A questi eventi si deve aggiungere il discorso di Trump dello State of the Union il 4 febbraio scorso. Lo show iniziale si è aperto con uno scambio di scortesie tra la speaker della House Nancy Pelosi e il presidente che non ha stretto la mano della politica democratica; a ciò Pelosi ha risposto stracciando in due, con un gesto plateale, il discorso che le era stato appena consegnato. Il che dà immediatamente un quadro di come la polarizzazione della battaglia politica abbia raggiunto limiti mai visti prima, con un chiaro vantaggio di chi il potere lo detiene.

Al teleprompter Trump non ha obbedito interamente e ha proceduto con sicurezza e sicumera, ben sapendo che il giorno dopo i senatori repubblicani lo avrebbero fatto assolvere dalla procedura dell’impeachment che si votava in Senato.

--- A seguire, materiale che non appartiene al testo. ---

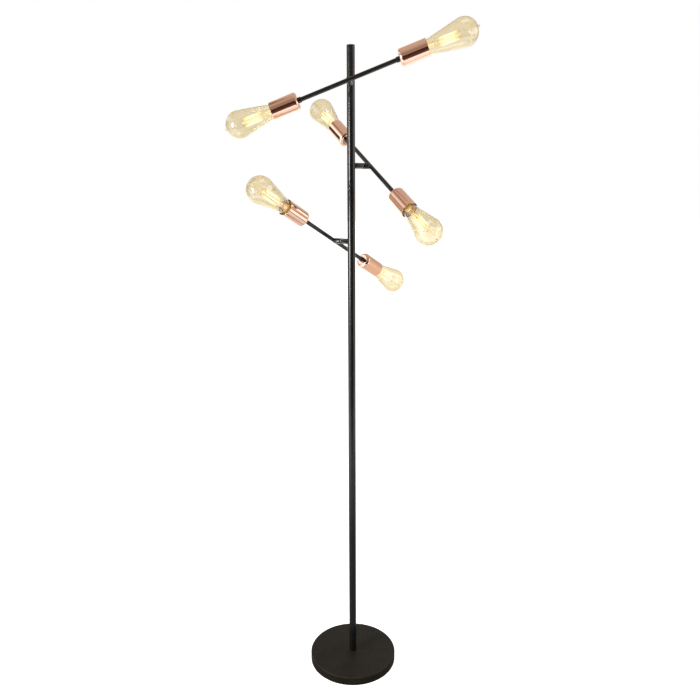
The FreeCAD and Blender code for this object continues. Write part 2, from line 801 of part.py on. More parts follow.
def filament_cage():
    """Filament led up and down round the stem, its hooks and its two lead-in wires."""
    legs = int(size("cage_legs"))
    low, high = size(f"{MOUTH} + cage_low"), size(f"{MOUTH} + cage_high")
    cage, wire = size("cage_radius"), size("filament_radius")
    first = math.radians(size("cage_gap_angle")) / 2
    step = (2 * math.pi - 2 * first) / (legs - 1)

    def around(along, radius, angle):
        return Vector(along, radius * math.cos(angle), radius * math.sin(angle))

    path = []
    for leg in range(legs):
        ends = (low, high) if leg % 2 == 0 else (high, low)
        path += [around(along, cage, first + leg * step) for along in ends]
    side = (path[1] - path[0]).normalize()
    turn = Rotation(Vector(0, 0, 1), side)
    ring = [path[0] + turn * Vector(wire * math.cos(math.radians(60 * k)),
                                    wire * math.sin(math.radians(60 * k)), 0)
            for k in range(7)]
    pieces = [Part.Wire(Part.makePolygon(path)).makePipeShell(
        [Part.makePolygon(ring)], True, False, 1)]

    hook = size("support_radius")
    button = size("button_radius + glass_gap")
    for leg in range(legs - 1):
        angle = first + (leg + 0.5) * step
        level = high if leg % 2 == 0 else low
        reach = cage * math.cos(step / 2)
        pieces.append(six_sided_rod(around(level, button, angle),
                                    around(level, reach, angle), hook))
    root = size(f"{NECK_END} + press_length - press_radius")
    press = size("press_radius + support_radius + glass_gap")
    for angle in (first, first + (legs - 1) * step):
        pieces.append(six_sided_rod(around(root, press, angle), around(low, cage, angle), hook))

    cage_shape = pieces[0].multiFuse(pieces[1:])
    feature = doc.addObject("Part::Feature", "filament_cage")
    feature.Shape = cage_shape
    return feature


# ---------------------------------------------------------------- assembly


def build_stand():
    """The fixed pieces, from the floor up."""
    nodes = [base_pad(), base_weight(), base_cover(), cord_gland(), base_nipple(),
             base_washer(), base_nut(), pole_foot_bush(),
             pole_section("pole_lower", 0), pole_section("pole_middle", 1), pole_upper(),
             pole_couplers(), pole_cap(), pole_lead()]
    one_post = post()
    nodes += [group(f"arm_post_{arm}", [one_post], post_frame(arm)) for arm in ARMS]
    one_washer = swivel_washer()
    washers = [group(f"washer_{arm}", [one_washer], post_frame(arm)) for arm in ARMS]
    nodes.append(group("swivel_washers", washers))
    return nodes


def build_arms():
    """The three arms: single pieces at the middle and a pair of each piece at the ends."""
    middles = {"swivel_hub": hub(), "swivel_screw": swivel_screw(), "arm_tube": arm_tube(),
               "arm_lead": arm_lead()}
    ends = {"arm_collars": arm_collar(), "socket_cups": socket_cup(),
            "lampholders": lampholder(), "screw_shells": screw_shell(),
            "contact_springs": contact_spring(), "bulb_caps": bulb_cap(),
            "bulb_glasses": bulb_glass(), "bulb_stems": bulb_stem(),
            "bulb_filaments": filament_cage()}
    pairs = {name: [piece, mirrored(piece)] for name, piece in ends.items()}
    singles = {name: [piece] for name, piece in middles.items()}
    return [group(f"{name}_{arm}", pieces, arm_frame(arm))
            for arm in ARMS for name, pieces in {**singles, **pairs}.items()]


def check(nodes):
    """Stops if any object failed or any sub-part has no sound solid."""
    for item in doc.Objects:
        if "Invalid" in item.State or "Error" in item.State:
            raise RuntimeError(f"{item.Name} failed: {item.State}")
    for node in nodes:
        if node.Shape.isNull() or not node.Shape.isValid() or not node.Shape.Solids:
            raise RuntimeError(f"{node.Label} has no sound shape")


nodes = build_stand() + build_arms()
doc.recompute()
check(nodes)
os.makedirs("parts", exist_ok=True)
for node in nodes:
    node.Shape.exportStep(f"parts/{node.Label}.step")
    print(f"{node.Label}: {len(node.Shape.Solids)} solid(s), {node.Shape.Volume:.1f} mm3")
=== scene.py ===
"""Looks of the tree floor lamp: its visible pieces, finishes, lights and camera, in metres."""

import json
import math
from collections import namedtuple

import bmesh
import bpy
from bpy.props import FloatProperty, FloatVectorProperty, IntProperty, PointerProperty
from mathutils import Matrix, Vector

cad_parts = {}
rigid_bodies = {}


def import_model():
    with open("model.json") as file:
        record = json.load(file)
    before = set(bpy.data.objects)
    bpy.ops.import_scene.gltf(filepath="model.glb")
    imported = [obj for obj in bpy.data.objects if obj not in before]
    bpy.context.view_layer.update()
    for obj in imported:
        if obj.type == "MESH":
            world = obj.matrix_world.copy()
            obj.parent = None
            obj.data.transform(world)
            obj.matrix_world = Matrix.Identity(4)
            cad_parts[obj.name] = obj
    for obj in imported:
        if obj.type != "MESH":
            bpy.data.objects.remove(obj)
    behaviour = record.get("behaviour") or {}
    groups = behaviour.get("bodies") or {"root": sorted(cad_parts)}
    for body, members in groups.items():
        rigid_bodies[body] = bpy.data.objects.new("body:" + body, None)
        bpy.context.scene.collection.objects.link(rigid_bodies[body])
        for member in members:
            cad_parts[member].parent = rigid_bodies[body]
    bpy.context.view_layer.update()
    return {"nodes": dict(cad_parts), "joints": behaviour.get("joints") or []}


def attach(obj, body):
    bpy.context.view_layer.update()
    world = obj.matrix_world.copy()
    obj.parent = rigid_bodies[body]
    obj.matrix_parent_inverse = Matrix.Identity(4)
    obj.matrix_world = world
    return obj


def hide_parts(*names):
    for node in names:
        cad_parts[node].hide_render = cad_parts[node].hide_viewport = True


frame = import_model()

bl_info = {
    "name": "Tree Floor Lamp",
    "version": (1, 0, 0),
    "blender": (4, 5, 0),
    "location": "3D View > Sidebar > Tree Lamp",
    "description": "Dresses the tree floor lamp's frame with finished pieces",
    "category": "Object",
}

MM = 0.001
ARMS = ("top", "middle", "low")
SWING_HIGH = 40  # degrees above level at which every arm meets its upper stop
UPRIGHT = Matrix.Rotation(math.radians(-90), 4, "Y")
OTHER_END = Matrix.Rotation(math.pi, 4, "Y")

SHARP = math.radians(32)  # a surface that turns by more than this shows an edge
FLAT = math.radians(89)  # half the angle of a corner that is too flat to round
LARGEST_SHARE = 0.49  # of a run, that the rounding at one of its ends may take
ON_AXIS = 1e-4 * MM  # points this close to the axis of a turned piece lie on it
LOOSE = 0.005 * MM  # corners of the frame's meshes this close are one corner
TOUCHING = 1e-3 * MM  # points of a node tree's mesh this close are one point

COIL_STEPS = 8.0  # points along each turn of the filament's coil
BEND_STEPS = 4  # points along each bend between two legs
WIRE_SIDES = 5
THREAD_GRID = (90, 97)  # points along the thread and round it
THREAD_EASE = 12.0  # how fast the thread reaches its depth at both ends
BALL_STEPS = 28  # points along the arc of the glass
TIP_STEPS = 8

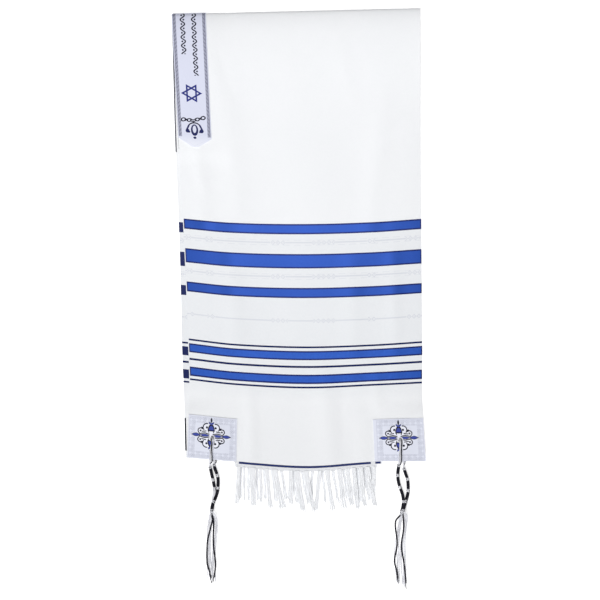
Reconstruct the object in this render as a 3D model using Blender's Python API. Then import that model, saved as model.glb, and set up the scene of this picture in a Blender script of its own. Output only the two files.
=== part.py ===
"""A tallit, the fringed prayer shawl, folded once across its length and laid flat.

X runs across the cloth from the neck edge, Y from the hems to the fold, and Z up from the surface it
lies on. Places on the cloth are given on its flat cut: `across` from the neck edge, and `along` from the
fold line, positive on the upper layer and negative on the lower one. Sizes are in metres.
"""

import math
from collections import namedtuple

import bmesh
import bpy
import numpy as np
from mathutils import Vector

# The cloth
WIDTH = 0.457
HALF_LENGTH = 0.850
WALL = 0.0012
GAP = 0.0003

# The fold: half an ellipse seen from the side, then a long slope down to the lower layer
NOSE_REACH = 0.040
NOSE_RISE = 0.0052
SLOPE_LENGTH = 0.115
FOLD_Y_AT_NECK_EDGE = 0.4230
FOLD_Y_AT_OUTER_EDGE = 0.4343

# How far the outer edge lies stretched out, as a share of its cut length
OUTER_EDGE_STRETCH = 1.001

# The upper layer's height over the lower one, beside which its edges lie up to LAYER_SHIFT aside
LAYER_GAP = 0.0006
LAYER_SHIFT = 0.015
CROWN = 0.0032
CROWN_FULLNESS = 6
FOLD_RUNOUT = 0.030

# Pieces sewn on
PATCH_WIDTH = 0.094
PATCH_HEIGHT = 0.081
PATCH_WALL = 0.0010
EYELET_RADIUS = 0.0045
EYELET_SIDES = 8
EYELET_INSET = 0.004
BAND_WIDTH = PATCH_WIDTH * 2 / 3
BAND_SHOULDER = 0.239
BAND_TIP = 0.256
BAND_TIP_SHARE = 0.15
SEWN_LIFT = GAP + PATCH_WALL
LIFT_RUNOUT = 0.036
CORNER_CLEARANCE = 0.0006

# The cloth's mesh: how far apart its rows and columns are, and the angles of those round the fold
UPPER_STEP = 0.027
LOWER_STEP = 0.044
COLUMN_STEP = 0.0225
NOSE_ROW_ANGLES = (0, 6, 15, 35, 60)

# The fringe
STRIP_DEPTH = 0.0072
LOCKS = 20
LOCK_WIDTH = 0.0066
LOCK_THICKNESS = 0.0014
LOCK_LENGTH = 0.066
LOCK_STATIONS = 4
LOCK_CLEARANCE = 0.0020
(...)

Ha quindi magnificato i suoi successi dall’economia e l’abbassamento della disoccupazione anche tra le minoranze, nera e ispanica, accusando la precedente amministrazione di errori e incompetenza. Ha inoltre affermato che con lui la borsa è arrivata ai suoi massimi, che il mercato ha raggiunto livelli mai toccati prima e che la fiducia dei consumatori non è mai stata così alta. Ha parlato dei suoi risultati in politica estera da quelli con la Cina, a quello di avere sostituito il trattato NAFTA, siglato da Clinton con il Messico e il Canada, con un nuovo trattato più vantaggioso per gli Stati Uniti. Si è schierato contro il leader Maduro definendo il presente in sala, Juan Guaido, come il vero e unico presidente legittimo del Venezuela. Ha parlato dell’aumento delle spese militari con armi tutte prodotte in patria e della richiesta ai paesi della Nato di aumentare i loro contributi. Senza entrare nei dettagli, è stato un discorso che lo ha fatto apparire relativamente e stranamente presidenziale anche se i giudizi di valore sul suo operato, come sempre gli accade, ci hanno riportato a una realtà che mette in evidenza le sue abilità personale, piuttosto che i risultati per il bene del paese. Inoltre ha arricchito il suo discorso con piccoli zuccherini come la possibilità data a una bambina nera di scegliere la scuola di suo gradimento, o a un militare di carriera di stanza in Medioriente di tornare di sorpresa a casa. Ma quello finale è stata la medaglia della Libertà, una delle più alte onorificenze del paese, conferita dalla moglie Melania all’amico Rush Limbaugh, icona radiofonica che ha sposato di frequente crociate reazionarie soffiando sempre sul fuoco della provocazione e che poco prima aveva annunciato di essere malato di cancro ai polmoni. Poi sono seguiti twitter e un comizio in cui il presidente ha ripreso i suoi toni velenosi e demagogici che tanto piacciono ai suoi supporter e non solo, continuando a sputare veleno sui democratici accusati di avere ordito il gigantesco inganno (hoax) dell’impeachment contro di lui, solo nel tentativo di uscirne vincitori. E come si sa la carta della vittima vince sempre.

Infine c’è un terzo elemento molto pericoloso che dovrebbe far stare in guardia non solo i democratici, ma tutti coloro che, indipendentemente dal credo politico, abbiano a cuore la democrazia, a cominciare proprio dai repubblicani. Il presidente ha criticato la condanna fino a nove anni di Roger Stone, personaggio di dubbia reputazione che nel Russiagate ha giocato un ruolo importante, definendola “orribile e ingiusta”. Dopo di che il Ministero della Giustizia ha chiesto una riduzione della pena indirettamente forzando i quattro giudici preposti al processo a dimettersi. E non serve la sceneggiata del Ministro della Giustizia che dopo il twitter di Trump reclama indipendenza: “Non mi farò bullizzare o influenzare da nessuno (…) che si tratti del Congresso, di un giornale o del presidente”. Ormai il danno è stato fatto. Il potere esecutivo è entrato a gamba tesa su quello giudiziario forzando le dimissioni di alcuni servitori dello Stato. E questo è un precedente mai registrato nella storia della democrazia americana.